Please start at the first line of the records beneath and quote each line exactly, ending with the line containing "TOE_SLANT = 0.0054".

___ SUPPLIED DATA ___

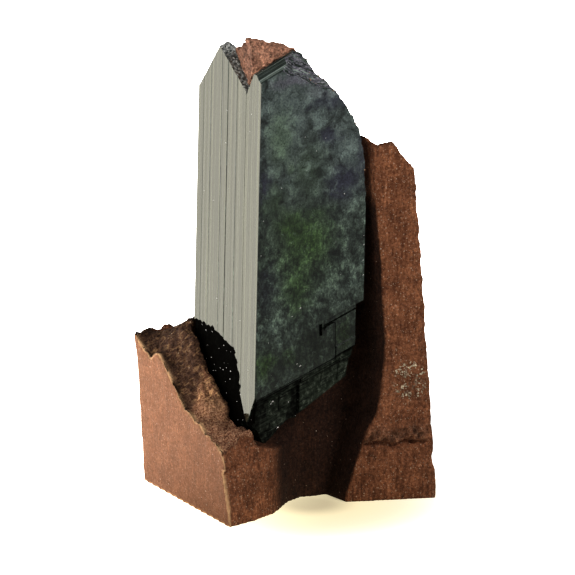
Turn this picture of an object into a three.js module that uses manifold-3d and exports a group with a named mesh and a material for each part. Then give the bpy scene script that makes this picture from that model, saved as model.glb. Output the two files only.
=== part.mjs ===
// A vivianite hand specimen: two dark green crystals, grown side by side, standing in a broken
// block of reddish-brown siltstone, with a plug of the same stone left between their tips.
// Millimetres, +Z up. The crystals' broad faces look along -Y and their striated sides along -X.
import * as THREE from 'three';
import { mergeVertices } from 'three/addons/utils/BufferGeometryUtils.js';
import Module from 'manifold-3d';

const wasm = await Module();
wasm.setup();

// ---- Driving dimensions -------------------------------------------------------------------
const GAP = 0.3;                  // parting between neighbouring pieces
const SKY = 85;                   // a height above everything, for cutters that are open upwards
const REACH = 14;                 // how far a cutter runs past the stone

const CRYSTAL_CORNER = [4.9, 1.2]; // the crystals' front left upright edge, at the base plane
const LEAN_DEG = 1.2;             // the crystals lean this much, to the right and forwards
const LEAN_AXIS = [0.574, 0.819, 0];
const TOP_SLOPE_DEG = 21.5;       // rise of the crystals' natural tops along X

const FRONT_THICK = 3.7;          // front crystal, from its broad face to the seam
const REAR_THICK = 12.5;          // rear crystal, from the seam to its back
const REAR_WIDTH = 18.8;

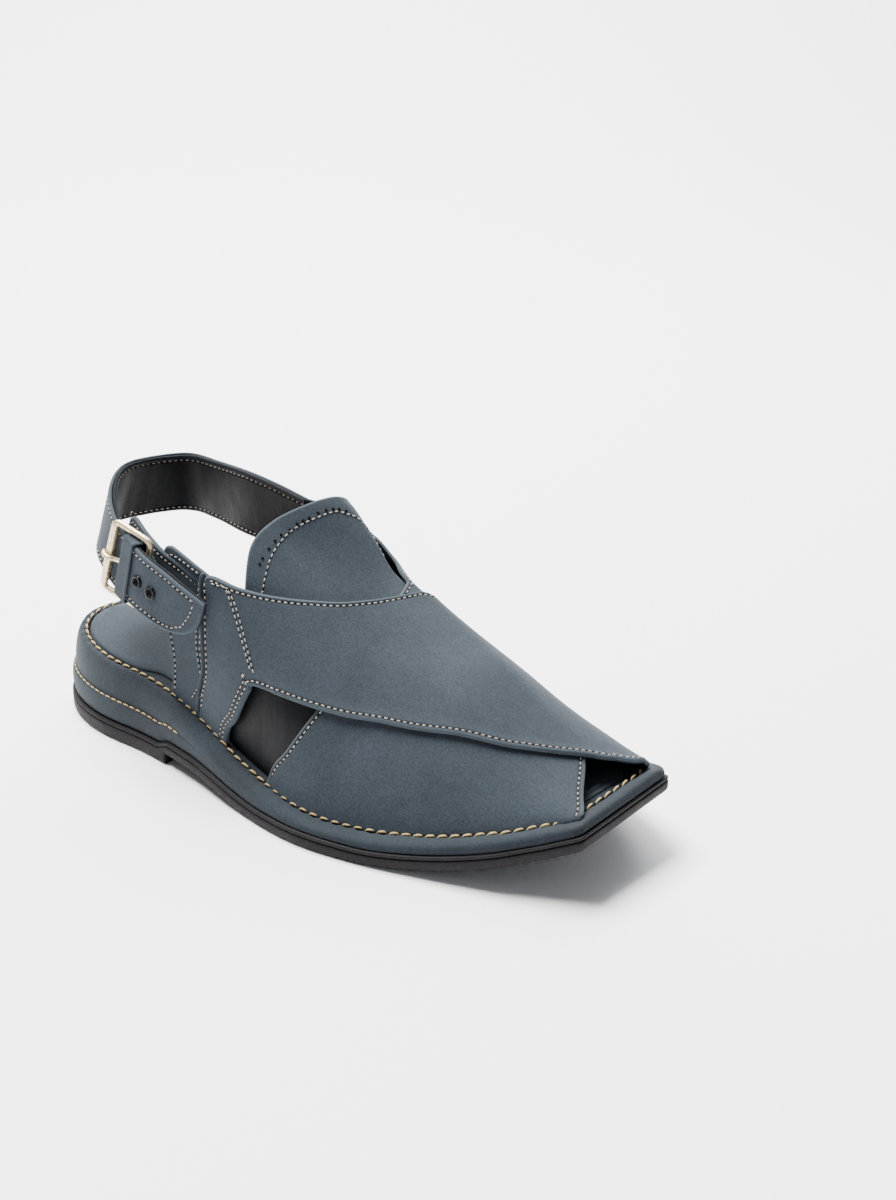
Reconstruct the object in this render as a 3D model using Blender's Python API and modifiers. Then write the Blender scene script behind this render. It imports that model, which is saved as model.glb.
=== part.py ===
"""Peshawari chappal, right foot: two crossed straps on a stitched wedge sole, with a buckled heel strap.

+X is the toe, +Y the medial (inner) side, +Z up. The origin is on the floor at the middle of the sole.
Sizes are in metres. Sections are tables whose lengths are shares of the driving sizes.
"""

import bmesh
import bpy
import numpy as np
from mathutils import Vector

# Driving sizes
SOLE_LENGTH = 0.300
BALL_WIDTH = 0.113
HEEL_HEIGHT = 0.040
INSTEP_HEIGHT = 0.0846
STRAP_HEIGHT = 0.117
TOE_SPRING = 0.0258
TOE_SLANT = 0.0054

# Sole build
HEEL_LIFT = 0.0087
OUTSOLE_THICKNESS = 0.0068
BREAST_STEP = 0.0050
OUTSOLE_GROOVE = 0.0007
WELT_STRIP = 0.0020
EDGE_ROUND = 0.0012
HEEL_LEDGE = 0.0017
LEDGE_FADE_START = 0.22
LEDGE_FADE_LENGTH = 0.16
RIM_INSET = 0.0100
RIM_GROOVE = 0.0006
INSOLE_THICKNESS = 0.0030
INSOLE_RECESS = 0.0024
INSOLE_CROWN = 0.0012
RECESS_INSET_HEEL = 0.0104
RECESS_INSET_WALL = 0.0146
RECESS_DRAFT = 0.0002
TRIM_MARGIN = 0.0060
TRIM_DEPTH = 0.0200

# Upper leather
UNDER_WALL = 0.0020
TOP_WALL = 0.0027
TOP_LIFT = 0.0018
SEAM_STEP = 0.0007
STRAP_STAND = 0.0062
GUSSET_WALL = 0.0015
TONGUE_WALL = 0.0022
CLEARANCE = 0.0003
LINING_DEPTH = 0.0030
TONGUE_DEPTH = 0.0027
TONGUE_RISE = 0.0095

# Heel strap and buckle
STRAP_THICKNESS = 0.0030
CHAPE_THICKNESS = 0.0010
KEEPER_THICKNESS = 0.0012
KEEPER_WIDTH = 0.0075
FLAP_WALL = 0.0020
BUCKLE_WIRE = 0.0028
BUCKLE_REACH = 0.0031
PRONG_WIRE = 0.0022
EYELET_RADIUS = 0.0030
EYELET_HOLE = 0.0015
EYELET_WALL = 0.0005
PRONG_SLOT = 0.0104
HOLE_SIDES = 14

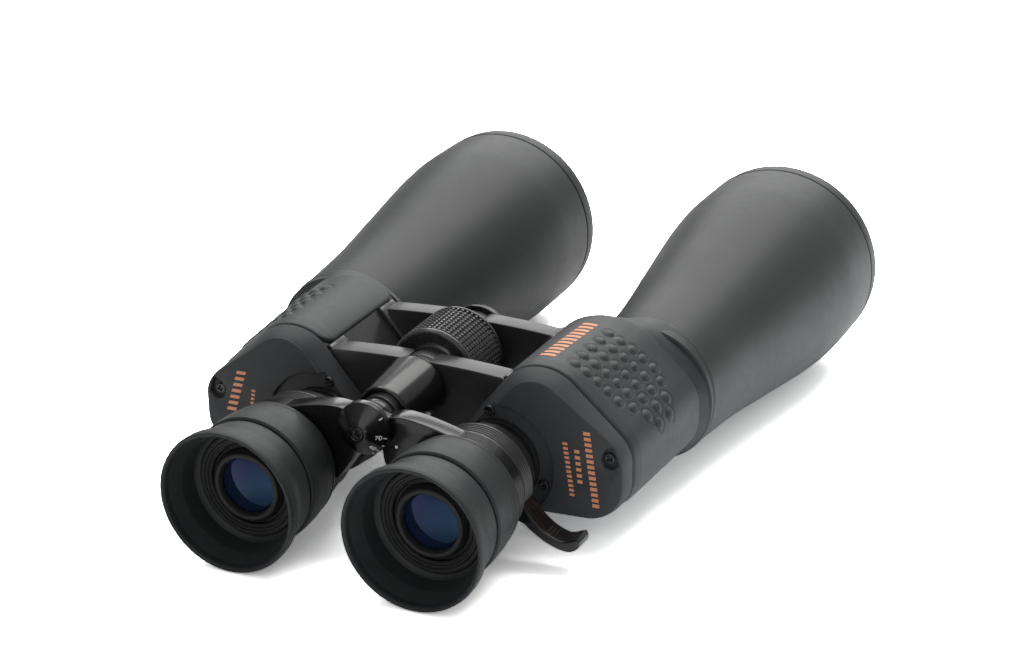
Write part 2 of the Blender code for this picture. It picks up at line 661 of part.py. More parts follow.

___

**ANSWER BELOW:**
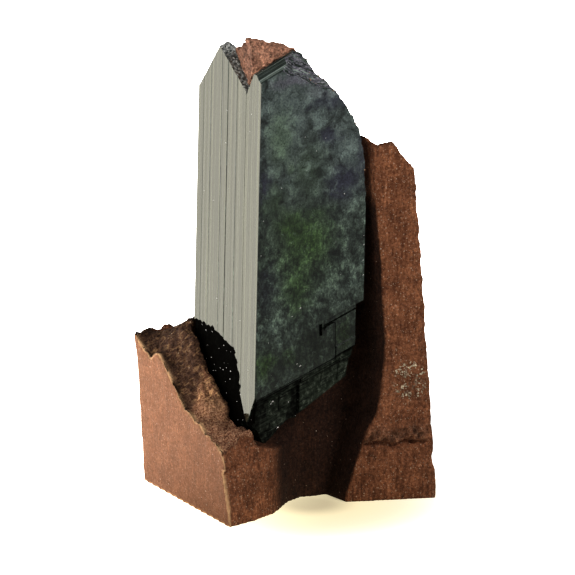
Turn this picture of an object into a three.js module that uses manifold-3d and exports a group with a named mesh and a material for each part. Then give the bpy scene script that makes this picture from that model, saved as model.glb. Output the two files only.
=== part.mjs ===
// A vivianite hand specimen: two dark green crystals, grown side by side, standing in a broken
// block of reddish-brown siltstone, with a plug of the same stone left between their tips.
// Millimetres, +Z up. The crystals' broad faces look along -Y and their striated sides along -X.
import * as THREE from 'three';
import { mergeVertices } from 'three/addons/utils/BufferGeometryUtils.js';
import Module from 'manifold-3d';

const wasm = await Module();
wasm.setup();

// ---- Driving dimensions -------------------------------------------------------------------
const GAP = 0.3;                  // parting between neighbouring pieces
const SKY = 85;                   // a height above everything, for cutters that are open upwards
const REACH = 14;                 // how far a cutter runs past the stone

const CRYSTAL_CORNER = [4.9, 1.2]; // the crystals' front left upright edge, at the base plane
const LEAN_DEG = 1.2;             // the crystals lean this much, to the right and forwards
const LEAN_AXIS = [0.574, 0.819, 0];
const TOP_SLOPE_DEG = 21.5;       // rise of the crystals' natural tops along X

const FRONT_THICK = 3.7;          // front crystal, from its broad face to the seam
const REAR_THICK = 12.5;          // rear crystal, from the seam to its back
const REAR_WIDTH = 18.8;

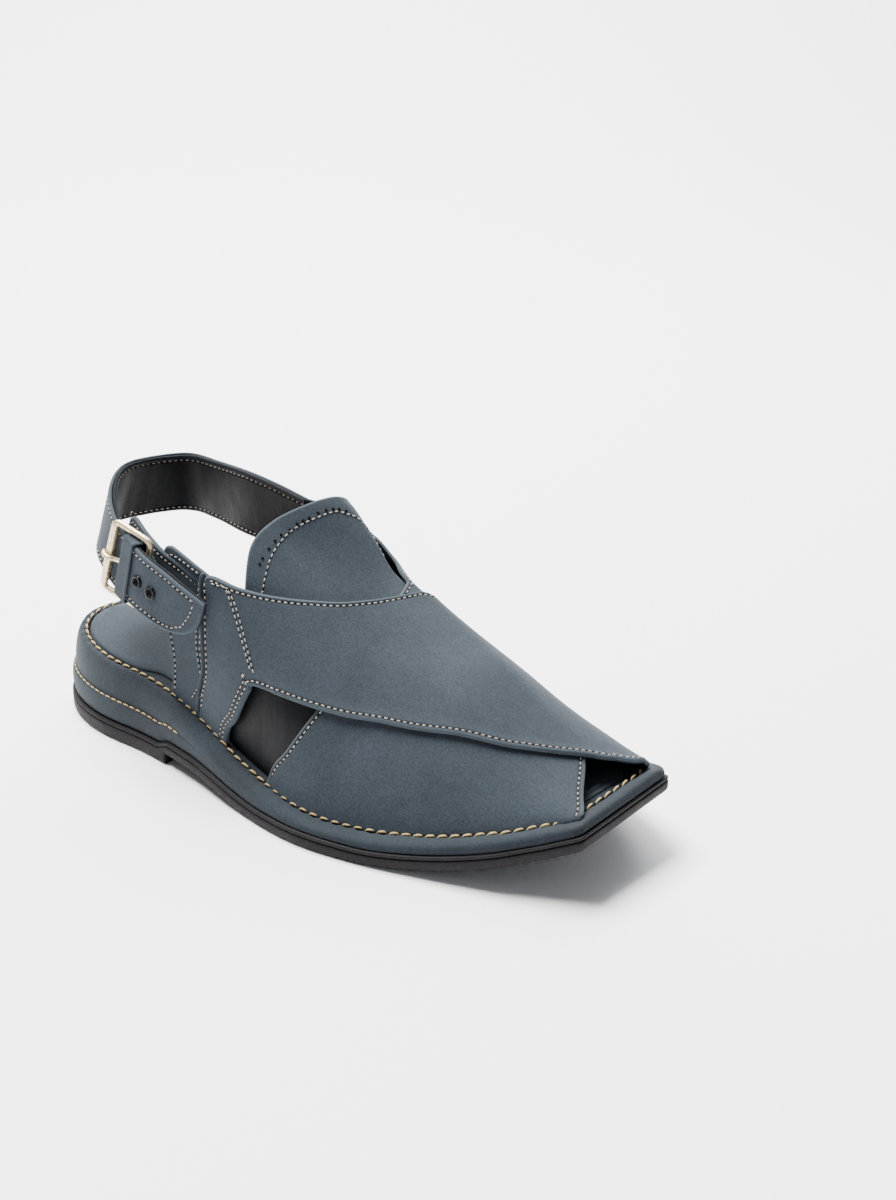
Reconstruct the object in this render as a 3D model using Blender's Python API and modifiers. Then write the Blender scene script behind this render. It imports that model, which is saved as model.glb.
=== part.py ===
"""Peshawari chappal, right foot: two crossed straps on a stitched wedge sole, with a buckled heel strap.

+X is the toe, +Y the medial (inner) side, +Z up. The origin is on the floor at the middle of the sole.
Sizes are in metres. Sections are tables whose lengths are shares of the driving sizes.
"""

import bmesh
import bpy
import numpy as np
from mathutils import Vector

# Driving sizes
SOLE_LENGTH = 0.300
BALL_WIDTH = 0.113
HEEL_HEIGHT = 0.040
INSTEP_HEIGHT = 0.0846
STRAP_HEIGHT = 0.117
TOE_SPRING = 0.0258
TOE_SLANT = 0.0054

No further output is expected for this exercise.